Format Content-Type Description
json application/json Full payload with document ID, validated text, and structured fields
csv text/csv Key-value rows: document_id, validated_text, plus each structured field
txt text/plain Raw validated text only
# JSON (default)
curl "http://localhost:4000/documents/{id}/export" \
  -b "vera_session=YOUR_SESSION_COOKIE"

# CSV
curl "http://localhost:4000/documents/{id}/export?format=csv" \
  -b "vera_session=YOUR_SESSION_COOKIE"

# Plain text
curl "http://localhost:4000/documents/{id}/export?format=txt" \
  -b "vera_session=YOUR_SESSION_COOKIE"

Page-level export is also available for multi-page documents:

curl "http://localhost:4000/documents/{doc_id}/pages/{page_id}/export?format=json" \
  -b "vera_session=YOUR_SESSION_COOKIE"

Export marks the document

Exporting transitions the document status to exported.

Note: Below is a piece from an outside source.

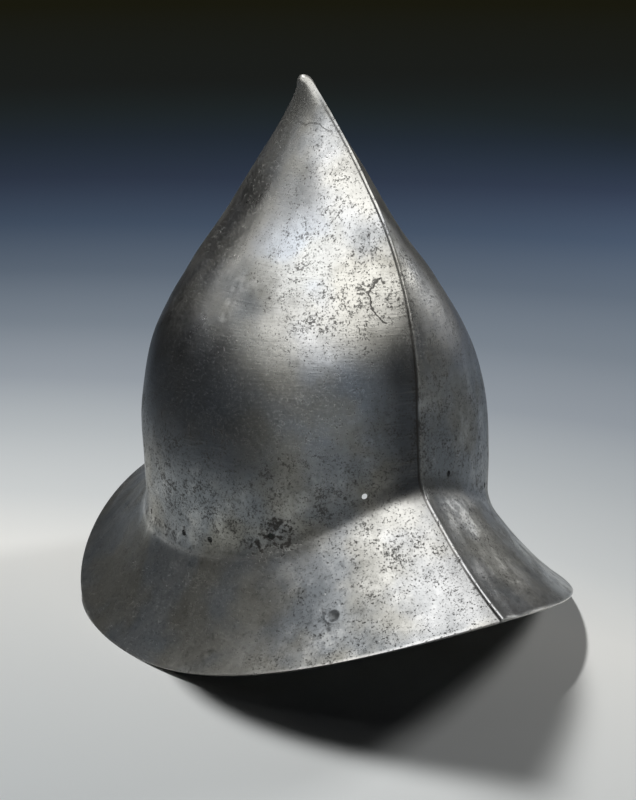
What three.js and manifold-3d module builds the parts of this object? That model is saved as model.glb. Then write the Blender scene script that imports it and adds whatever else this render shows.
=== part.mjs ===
// Morion helmet, forged from one sheet of steel: a tall pointed skull that ends in a solid stalk,
// a ridge down its middle in front and behind, and a brim that droops at the sides.
// Millimetres, +Z up, the front towards -Y and the wearer's right towards -X. The origin is on the
// floor, under the middle of the brim.
import * as THREE from "three";
import { mergeVertices } from "three/addons/utils/BufferGeometryUtils.js";
import Module from "manifold-3d";

// Driving dimensions
const helmetHeight = 306;
const wall = 1.5;

const skullWidth = 200;
const skullLength = 222;
const sideJoinHeight = 52;
const endJoinHeight = 94;
const filletReach = 9;

const brimWidth = 282;
const brimLength = 344;
const frontRise = 42;
const backRise = 48;
const brimHollow = 4.4;
const restLength = 26;

const crestWidth = 3.2;
const crestHeight = 1.2;
const tipRounding = 4;
const stalkLength = 26;

const holeDiameter = 3.4;
const holeHeight = 8.5;

// Shape of the brim: the keel of its outline, and how sharply the join and the edge rise to the ends
const brimKeel = 0.2;
const joinCurl = 3.3;
const edgeCurl = 2.1;

// Sections of the skull. up is the share of the height between the side join and the tip, wide and
// long are shares of half the skull's width and length, back is the set-back as a share of half its
// length, keel is how sharply the two flanks meet, and crest is the share of the crest's height.
const skullSections = [
  { up: 0, wide: 1, long: 1, back: 0.051, keel: 0.22, crest: 0.9 },
  { up: 0.14, wide: 1.035, long: 0.942, back: 0.04, keel: 0.2, crest: 0.9 },
  { up: 0.28, wide: 1.022, long: 0.943, back: 0.066, keel: 0.24, crest: 1 },
  { up: 0.42, wide: 0.897, long: 0.956, back: 0.1, keel: 0.36, crest: 1 },
  { up: 0.56, wide: 0.654, long: 0.867, back: 0.102, keel: 0.62, crest: 1 },
  { up: 0.7, wide: 0.361, long: 0.683, back: 0.097, keel: 0.92, crest: 0.9 },
  { up: 0.82, wide: 0.196, long: 0.435, back: 0.091, keel: 1.1, crest: 0.7 },
  { up: 0.91, wide: 0.072, long: 0.229, back: 0.096, keel: 1.4, crest: 0.5 },
  { up: 0.965, wide: 0.039, long: 0.107, back: 0.118, keel: 1.5, crest: 0.2 },
  { up: 1, wide: 0.039, long: 0.044, back: 0.155, keel: 0.5, crest: 0 },
];

// Holes of the lining band, by their bearing from the front in degrees: negative on the wearer's
// right, where they show, and positive on the left, where three show and the rest follow the right.
const holeBearings = [-104, -80, -68, -46, -17, 12, 39, 68, 104, 135, 163, -163, -135];

const columnsPerFlank = 29;
const skullRows = 24;
const tipRows = 3;
const filletRows = 3;
const insideStep = 2;
const brimRows = 4;
const holeSides = 12;

const halfSkullLength = skullLength / 2;
const columnCount = columnsPerFlank * 2;
const skullRise = helmetHeight - sideJoinHeight;

const columnsOfTable = ["wide", "long", "back", "keel", "crest"];
const sectionCurve = new THREE.CubicInterpolant(
  skullSections.map((row) => row.up),
  skullSections.flatMap((row) => columnsOfTable.map((name) => row[name])),
  columnsOfTable.length,
);

// The skull's plan section at a height
function skullSection(height) {
  const up = THREE.MathUtils.clamp((height - sideJoinHeight) / skullRise, 0, 1);
  const [wide, long, back, keel, crest] = sectionCurve.evaluate(up);
  return {
    halfWidth: (wide * skullWidth) / 2,
    halfLength: long * halfSkullLength,
    setBack: back * halfSkullLength,
    keel,
    crest: crest * crestHeight,
  };
}

const brimSection = {
  halfWidth: brimWidth / 2,
  halfLength: brimLength / 2,
  setBack: 0,
  keel: brimKeel,
};

// A plan section is two flanks, each the arc of an ellipse, that meet in a keel in front and behind.
// turn runs from 0 at the front keel to 1 at the back one, along the right flank (-1) or left (+1).
function planPoint(section, flank, turn) {
  const { halfWidth, halfLength, setBack, keel } = section;
  const keelAngle = Math.asin(keel / (1 + keel));
  const angle = THREE.MathUtils.lerp(keelAngle, Math.PI - keelAngle, turn);
  const across = halfWidth * ((1 + keel) * Math.sin(angle) - keel);
  const along = (halfLength * Math.cos(angle)) / Math.cos(keelAngle);
  return { x: flank * across, y: setBack - along, reach: -along / halfLength };
}

// The turn at which a section is as wide as half the crest, so that the crest keeps its width
function crestFoot(section) {
  const { halfWidth, keel } = section;
  const keelAngle = Math.asin(keel / (1 + keel));
  const share = Math.min(crestWidth / 2 / halfWidth, 0.4);
  const footAngle = Math.asin((keel + share) / (1 + keel));
  return (footAngle - keelAngle) / (Math.PI - 2 * keelAngle);
}

// Column 0 is the front crest and the next is its foot. They go round by the right flank to the back
// crest, and home by the left flank.
function columnTurn(section, column) {
  const flank = column <= columnsPerFlank ? -1 : 1;
  const step = column <= columnsPerFlank ? column : columnCount - column;
  if (step === 0 || step === columnsPerFlank) {
    return { flank, turn: step / columnsPerFlank };
  }
  const foot = crestFoot(section);
  return { flank, turn: THREE.MathUtils.lerp(foot, 1 - foot, (step - 1) / (columnsPerFlank - 2)) };
}

function isCrest(column) {
  return column % columnsPerFlank === 0;
}

// The line where skull and brim would meet without their fillet
function joinHeight(reach) {
  const end = Math.min(Math.abs(reach), 1);
  return THREE.MathUtils.lerp(sideJoinHeight, endJoinHeight, end ** joinCurl);
}

function sectionPoint(place, height, inset) {
  const section = skullSection(height);
  section.halfWidth *= inset;
  section.halfLength *= inset;
  const { flank, turn } = place(section);
  const { x, y } = planPoint(section, flank, turn);
  return new THREE.Vector3(x, y, height);
}

// A point of the skull, from the join (share 0) to where the tip starts to round off (share 1). place
// says which flank and turn it has on a section.
function skullPoint(place, share) {
  const base = skullSection(sideJoinHeight);
  const { flank, turn } = place(base);
  const low = joinHeight(planPoint(base, flank, turn).reach);
  return sectionPoint(place, THREE.MathUtils.lerp(low, helmetHeight - tipRounding, share), 1);
}

// A point of the rounded tip, from its foot (share 0) to its top (share 1)
function tipPoint(place, share) {
  const angle = (share * Math.PI) / 2;
  return sectionPoint(place, helmetHeight - tipRounding * (1 - Math.sin(angle)), Math.cos(angle));
}

function edgePoint(place) {
  const { flank, turn } = place(brimSection);
  const { x, y, reach } = planPoint(brimSection, flank, turn);
  const flat = restLength / brimLength;
  const end = Math.max(0, (Math.abs(reach) - flat) / (1 - flat));
  const rise = y < 0 ? frontRise : backRise;
  return new THREE.Vector3(x, y, rise * end ** edgeCurl);
}

// A point of the brim, from the join (share 0) to the edge (share 1)
function brimPoint(place, share) {
  const point = skullPoint(place, 0).lerp(edgePoint(place), share);
  point.z -= brimHollow * 4 * share * (1 - share);
  return point;
}

// A point of the whole outside, without its crest. rows lists them from the tip to the edge.
const rows = [];
for (let i = 1; i < tipRows; i += 1) {
  rows.push({ part: "tip", share: 1 - i / tipRows });
}
for (let i = 0; i <= skullRows; i += 1) {
  const step = 1 - i / skullRows;
  rows.push({ part: "skull", share: step * (1.3 - 0.3 * step) });
}
for (let i = 1; i < filletRows; i += 1) {
  rows.push({ part: "fillet", share: i / filletRows });
}
for (let i = 0; i <= brimRows; i += 1) {
  rows.push({ part: "brim", share: i / brimRows });
}

function filletEnds(place) {
  const join = skullPoint(place, 0);
  const skullShare = filletReach / (helmetHeight - tipRounding - join.z);
  const brimShare = filletReach / join.distanceTo(edgePoint(place));
  return { join, skullShare, brimShare };
}

function outsidePoint(place, row) {
  if (row.part === "tip") {
    return tipPoint(place, row.share);
  }
  const { join, skullShare, brimShare } = filletEnds(place);
  if (row.part === "skull") {
    return skullPoint(place, THREE.MathUtils.lerp(skullShare, 1, row.share));
  }
  if (row.part === "brim") {
    return brimPoint(place, THREE.MathUtils.lerp(brimShare, 1, row.share));
  }
  const curve = new THREE.QuadraticBezierCurve3(
    skullPoint(place, skullShare),
    join,
    brimPoint(place, brimShare),
  );
  return curve.getPoint(row.share);
}

const outside = rows.map((row) => {
  const ring = [];
  for (let column = 0; column < columnCount; column += 1) {
    ring.push(outsidePoint((section) => columnTurn(section, column), row));
  }
  return ring;
});

// The outward normal of the sheet at a row and column, from the points around it
function sheetNormal(row, column) {
  const ring = outside[row];
  const above = outside[Math.max(row - 1, 0)][column];
  const below = outside[Math.min(row + 1, outside.length - 1)][column];
  const before = ring[(column + columnCount - 1) % columnCount];
  const after = ring[(column + 1) % columnCount];
  const down = below.clone().sub(above);
  return after.clone().sub(before).cross(down).normalize();
}

function crestLift(row, column) {
  if (!isCrest(column)) {
    return 0;
  }
  const height = outside[row][column].z;
  return skullSection(height).crest;
}

// Rings of the closed sheet: down the outside, round the cut edge, and up the inside to the hollow's top
const rings = outside.map((ring, row) =>
  ring.map((point, column) => {
    return point.clone().addScaledVector(sheetNormal(row, column), crestLift(row, column));
  }),
);
const hollowTop = helmetHeight - stalkLength;
const hollowStart = outside.findIndex((ring) => ring[0].z < hollowTop);
for (let row = outside.length - 1; row >= hollowStart; row -= 1) {
  if (rows[row].part === "skull" && (row - hollowStart) % insideStep !== 0) {
    continue;
  }
  rings.push(
    outside[row].map((point, column) => {
      const inner = point.clone().addScaledVector(sheetNormal(row, column), -wall);
      inner.z = Math.max(inner.z, 0);
      return inner;
    }),
  );
}

function middleOf(ring) {
  return ring.reduce((sum, point) => sum.add(point), new THREE.Vector3()).divideScalar(ring.length);
}

// Joins the rings into one closed solid, with a fan at each end
function closedSheet(ringList) {
  const tip = middleOf(ringList[0]).setZ(helmetHeight);
  const crown = middleOf(ringList[ringList.length - 1]);
  const positions = [tip, ...ringList.flat(), crown].flatMap((point) => point.toArray());
  const faces = [];
  for (let column = 0; column < columnCount; column += 1) {
    const next = (column + 1) % columnCount;
    faces.push(0, 1 + next, 1 + column);
    for (let ring = 0; ring < ringList.length - 1; ring += 1) {
      const upper = 1 + ring * columnCount;
      const lower = upper + columnCount;
      faces.push(upper + column, lower + next, lower + column);
      faces.push(upper + column, upper + next, lower + next);
    }
    const end = 1 + (ringList.length - 1) * columnCount;
    faces.push(end + column, end + next, end + columnCount);
  }
  const sheet = new THREE.BufferGeometry();
  sheet.setAttribute("position", new THREE.Float32BufferAttribute(positions, 3));
  sheet.setIndex(faces);
  return sheet;
}

// A short rod that drills one lining hole, square to the sheet
function holeDrill(bearing) {
  const flank = bearing < 0 ? -1 : 1;
  const turn = Math.abs(bearing) / 180;
  const at = (turnHere, lift) => {
    const place = () => ({ flank, turn: turnHere });
    const join = skullPoint(place, 0);
    return skullPoint(place, lift / (helmetHeight - tipRounding - join.z));
  };
  const centre = at(turn, holeHeight);
  const along = at(turn + 0.01, holeHeight).sub(centre);
  const upward = at(turn, holeHeight + 1).sub(centre);
  const outward = along.cross(upward).normalize();
  const rod = new THREE.CylinderGeometry(holeDiameter / 2, holeDiameter / 2, wall * 6, holeSides);
  rod.applyQuaternion(new THREE.Quaternion().setFromUnitVectors(new THREE.Vector3(0, 1, 0), outward));
  rod.translate(centre.x, centre.y, centre.z);
  return rod;
}

const wasm = await Module();
wasm.setup();

function solidOf(geometry) {
  geometry.deleteAttribute("normal");
  geometry.deleteAttribute("uv");
  const merged = mergeVertices(geometry, 1e-4);
  const vertProperties = new Float32Array(merged.attributes.position.array);
  const triVerts = new Uint32Array(merged.index.array);
  return new wasm.Manifold(new wasm.Mesh({ numProp: 3, vertProperties, triVerts }));
}

function geometryOf(solid) {
  const { vertProperties, triVerts } = solid.getMesh();
  const geometry = new THREE.BufferGeometry();
  geometry.setAttribute("position", new THREE.BufferAttribute(vertProperties, 3));
  geometry.setIndex(new THREE.BufferAttribute(triVerts, 1));
  return geometry;
}

const drilled = holeBearings.reduce(
  (solid, bearing) => solid.subtract(solidOf(holeDrill(bearing))),
  solidOf(closedSheet(rings)),
);

const steel = new THREE.MeshStandardMaterial({ color: 0x8a8d90, roughness: 0.38, metalness: 1 });
const skullAndBrim = new THREE.Mesh(geometryOf(drilled), steel);
skullAndBrim.name = "skull_and_brim";

const helmet = new THREE.Group();
helmet.add(skullAndBrim);
export default helmet;
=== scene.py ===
"""A morion helmet of old bare steel on a plain pale floor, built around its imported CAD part.

Metres, +Z up, the helmet's front towards -Y and the wearer's right towards -X.
"""

import math

import bpy
import numpy as np
from mathutils import Matrix, Vector, kdtree, noise


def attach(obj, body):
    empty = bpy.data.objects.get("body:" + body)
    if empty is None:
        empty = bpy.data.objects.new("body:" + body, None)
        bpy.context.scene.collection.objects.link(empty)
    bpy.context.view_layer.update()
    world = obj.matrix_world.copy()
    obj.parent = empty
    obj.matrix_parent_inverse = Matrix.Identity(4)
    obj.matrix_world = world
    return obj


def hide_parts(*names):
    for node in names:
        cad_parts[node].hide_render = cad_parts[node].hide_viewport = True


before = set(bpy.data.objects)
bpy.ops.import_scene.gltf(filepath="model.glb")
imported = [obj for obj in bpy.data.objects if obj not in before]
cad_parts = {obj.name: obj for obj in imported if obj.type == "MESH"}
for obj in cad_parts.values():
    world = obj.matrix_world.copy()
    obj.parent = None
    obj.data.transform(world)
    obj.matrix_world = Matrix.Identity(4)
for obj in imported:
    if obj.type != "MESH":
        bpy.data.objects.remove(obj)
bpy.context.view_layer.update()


# Skull and brim: the whole helmet, one sheet of steel 1.5 mm thick, hammered up into a tall pointed
# skull with a solid stalk. A thin crest stands along the ridge in front and behind, and the brim is
# turned out of the same sheet, with a square-cut edge.
helmet_height = 0.306
wall = 0.0015
skull_width = 0.200
skull_length = 0.222
side_join_height = 0.052
end_join_height = 0.094
fillet_reach = 0.009
brim_width = 0.282
brim_length = 0.344
front_rise = 0.042
back_rise = 0.048
brim_hollow = 0.0044
rest_length = 0.026
crest_width = 0.0032
crest_height = 0.0012
tip_rounding = 0.004
stalk_length = 0.026
brim_keel = 0.2
join_curl = 3.3
edge_curl = 2.1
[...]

This is recorded in the audit log.

Multi-Page Workflow Summary

For a multi-page PDF, the typical workflow is:

  1. Upload the PDF. VERA splits it into individual pages.
  2. Monitor processing via the status stream or polling endpoint.
  3. Review each page independently -- correct tokens, fill structured fields.
  4. Validate each page (with page_version for conflict detection).
  5. Once all pages are validated, the parent document status becomes validated.
  6. Summarize at the document or page level.
  7. Export the full document or individual pages.

Canceling Processing

If a document is stuck in uploaded or processing status, you can cancel it:

curl -X POST http://localhost:4000/documents/{id}/cancel \
  -b "vera_session=YOUR_SESSION_COOKIE"

This revokes the Celery task and sets the document status to canceled.

Audit Trail

Every document has a complete audit log accessible via:

curl http://localhost:4000/documents/{id}/audit \
  -b "vera_session=YOUR_SESSION_COOKIE"

Events include: ocr_completed, ocr_canceled, fields_updated, validated, exported, and more. Each entry records the event type, actor, detail payload, and timestamp.